Payday loans are short-term loans that are easy to apply for, and most of the time, they are taken to meet urgent monetary needs like medical bills, car repairs or other unexpected costs. These loans have to be paid back the day you receive your income and usually carry quite high interest rates.
When you have an emergency, these loans sound quite advantageous, but they come with a lot of disadvantages, especially for members of the community who are living paycheck to paycheck as the fees and interest charged can trap these vulnerable people in a debt they may never recover from. In Australia, Payday lenders loan close to $1 billion dollars a year and actively target residents of poorer suburbs. In the United States, lending is upwards of $50 billion, with more payday lenders than McDonalds!
Sometimes, your monthly expenditure crosses the regular budget line, and if you do not any savings, the financial burden can be too much for you. With a payday loan, you can borrow a certain restricted amount to help deal with the situation. Before getting the cash, you have to give some information like your name, address and bank details. These loans are instant and quick, because after applying for one, you don’t have to wait for a long time to be approved. You don’t even have to fill in long forms and provide complex documents to acquire them. Due to these reasons, people are always rushing to get them without having a second thought.
As a quick solution to money problems, payday loans have become very popular nowadays. Most of them can be applied and received in a short time, sometimes within just 24 hours. Many people in the community with low incomes have been enticed to secure these loans without thinking about the consequences.
Payday loans are unsecured loans. Because of this, they come with very high-interest rates. The rates for these loans are highly unjustified. The borrower is supposed to return the money in a very short timespan, sometimes even within the same week. The problem with these loans starts here. Many people who opt for a payday loans are people from low socio-economic backgrounds, and most of the time, they do not have the money to pay back the loans in the duration given by the lender.
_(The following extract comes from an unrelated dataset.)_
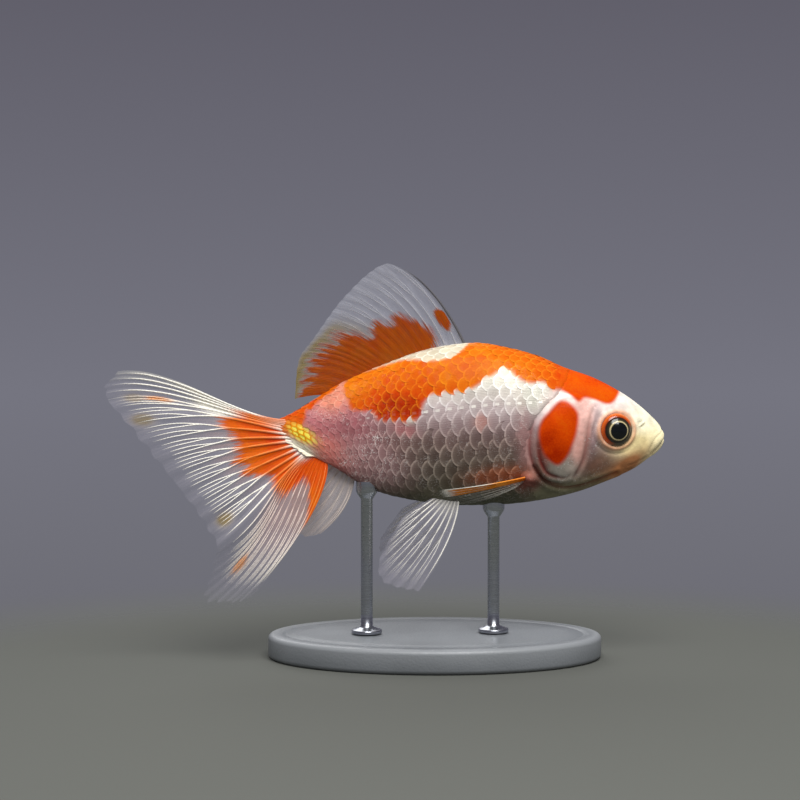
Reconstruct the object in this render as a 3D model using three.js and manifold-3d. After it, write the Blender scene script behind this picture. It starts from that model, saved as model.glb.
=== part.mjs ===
// A young red-and-white comet goldfish, life size, held by a plain display stand.
//
// Millimetres, +Z up. The head points along +X and the fish's right side faces -Y.
// The origin is the centre of the underside of the stand's base.
//
// The fish is laid out in body lengths. A place on it is [u, h, y]: u runs back from
// the snout, h upwards and y to the fish's left, each a fraction of STANDARD_LENGTH.
// The body is one loft, parted by thin cuts into the pieces that a person would name.
// Each fin is a curved sheet spanned by a few key rays, and is trimmed to the body.

import * as THREE from "three";
import { mergeVertices } from "three/addons/utils/BufferGeometryUtils.js";
import Module from "manifold-3d";

const wasm = await Module();
wasm.setup();

// Driving dimensions, in millimetres.
const STANDARD_LENGTH = 75;
const SNOUT_X = 48;
const SNOUT_HEIGHT = 46;
const GAP = 0.3;
const BASE_LENGTH = 70;
const BASE_WIDTH = 46;
const BASE_HEIGHT = 5;
const BASE_EDGE = 1;
const ROD_RADIUS = 1.25;
const ROD_FOOT_RADIUS = 3.2;
const ROD_FOOT_HEIGHT = 1.4;
const ROD_CUP_RADIUS = 2.3;
const ROD_CUP_HEIGHT = 2.5;

// Body lines: [distance back from the snout, value], in body lengths.
const BACK = [
  [0, 0], [0.01, 0.034], [0.04, 0.067], [0.12, 0.129], [0.2, 0.171], [0.28, 0.199],
  [0.35, 0.23], [0.43, 0.252], [0.53, 0.267], [0.66, 0.249], [0.78, 0.208],
  [0.9, 0.156], [0.98, 0.107], [1.05, 0.066], [1.1, 0.05],
];
const BELLY = [
  [0, 0], [0.01, -0.026], [0.04, -0.053], [0.09, -0.088], [0.17, -0.122], [0.25, -0.152],
  [0.35, -0.174], [0.45, -0.186], [0.6, -0.187], [0.7, -0.174], [0.79, -0.152],
  [0.85, -0.124], [0.89, -0.096], [0.93, -0.07], [0.97, -0.053],
];
const HALF_WIDTH = [
  [0, 0], [0.01, 0.027], [0.04, 0.047], [0.09, 0.067], [0.16, 0.086], [0.25, 0.103],
  [0.36, 0.115], [0.48, 0.116], [0.62, 0.103], [0.75, 0.079], [0.86, 0.053],
  [0.95, 0.036], [1.03, 0.025], [1.1, 0.018],
];
// The widest place lies this far up from the belly, as a fraction of the depth.
const WIDEST = 0.52;
// The last section stands at the tail base and leans back by this much at its top.
const TAIL_BASE = 1.03;
const TAIL_LEAN = 0.065;
const LEAN_START = 0.76;
// Up to here the skin also grows forwards, round the snout.
const SNOUT_END = 0.05;
// Behind this point the body swings to its right, by this curvature.
const BEND_START = 0.6;
const BEND = 0.42;

// Loft resolution: sections along the body, points round each, and how they crowd
// towards the snout.
const SECTIONS = 40;
const ROUND_POINTS = 32;
const SNOUT_CROWDING = 1.5;

// Cuts across the body: where each crosses CUT_TOP and CUT_BOTTOM.
const CUT_TOP = 0.35;
const CUT_BOTTOM = -0.3;
const CUT_REACH = 0.4;
const NAPE_CUT = [0.22, 0.34];
const MIDDLE_CUT = [0.56, 0.56];
const PEDUNCLE_CUT = [0.8, 0.88];

// Head pieces, as outlines seen from the side.
const MOUTH_LINE = [[-0.03, 0.014], [0.0, -0.001], [0.036, -0.044]];
const JAW_REAR = [[0.085, -0.13], [-0.03, -0.13]];
const LIP_TOP = [[0.05, -0.03], [0.02, 0.014], [-0.03, 0.034]];
const GILL_COVER = [
  [0.2, 0.085], [0.24, 0.118], [0.285, 0.115], [0.33, 0.08], [0.36, 0.03], [0.365, -0.03],
  [0.35, -0.085], [0.31, -0.118], [0.262, -0.112], [0.232, -0.06], [0.215, 0.01],
];
const GILL_COVER_INNER_FACE = 0.05;
const GILL_COVER_POINTS = 32;

// Each eye is a flattened ball, turned a little forwards.
const EYE = { centre: [0.141, 0.027, 0.072], radius: 0.046, depth: 0.029, turn: 0.22 };
const EYE_SIDES = 18;
const EYE_RINGS = 10;

// Key rays of the fins. Each row starts with how far across the fin the ray stands,
// from 0 to 1, and the ray is the Bezier curve of the places that follow, base to tip.
const DORSAL_RAYS = [
  [0, [0.545, 0.24, 0], [0.617, 0.407, 0], [0.719, 0.469, 0]],
  [0.1, [0.58, 0.235, 0], [0.65, 0.415, 0], [0.782, 0.487, 0]],
  [0.38, [0.68, 0.21, -0.004], [0.768, 0.358, -0.006], [0.89, 0.397, -0.015]],
  [0.66, [0.78, 0.185, -0.012], [0.87, 0.263, -0.02], [0.98, 0.275, -0.035]],
  [0.82, [0.83, 0.168, -0.02], [0.915, 0.225, -0.028], [1.018, 0.218, -0.045]],
  [1, [0.88, 0.14, -0.03], [0.945, 0.145, -0.038], [1.025, 0.125, -0.055]],
];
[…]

When a client is not able to pay their loan, most lenders advise them to roll over their loan amount. The roll over means that the borrower will include some additional fee because they have not been able to meet their requirements in time. The roll over is usually a fixed amount, but it raises the interest rate loan amount that is already more than the client can afford. When the client is not able to pay the loan again, the roll over happens again, and this can happen several times, resulting in a very unmanageable repayment that is now made up more of fees and charges than the original loan amount.
Most of the people who opt for the payday loans are the low-income individuals who live paycheck to paycheck. Most of them struggle to pay their bills on time, so trying to deal with these unmanageable figures can make their situations worse. Unfortunately many people who have chosen to get these loans have ended up sinking further into debt because of these high-interest rates. There has even been reports of small businesses opting to acquire these payday loans to cover themselves for materials or to cover wages of their employees while waiting on collection of a payment of their own. This is a recipe for disaster that commercial collection agency The Collection Law Group has witnessed all to often. They stated that they often-times find themselves making commercial collections on small business owners who have tried to prop up their business via pay day loans while waiting to acquire new jobs.
Many people and institutions think that payday lenders take advantage of the low-income families in the society. The concerned organizations believe that the loans are designed to profit the lenders from the people already in poor financial states. Many governments are now looking for ways to regulate the controversial lending method. In the United States, payday loans are legal in 27 states, 9 others have some sort of regulation around short term loans and collections while the remaining 14 have outlawed the practice.
For people who need instant cash because of an emergency, payday loans shouldn’t be the solution. It’s important to look for other methods before settling on this one. Most companies who lend the payday loans encourage their customers to exhaust other means before they can settle on them, because of the risks involved. Consider getting personal loans from your family or even friends, emergency cash loans from credit unions, banks or even employers. You can also consider selling items to cover the emergency cash you require. Avoid the payday loans at all costs if you do not want to sink in debt.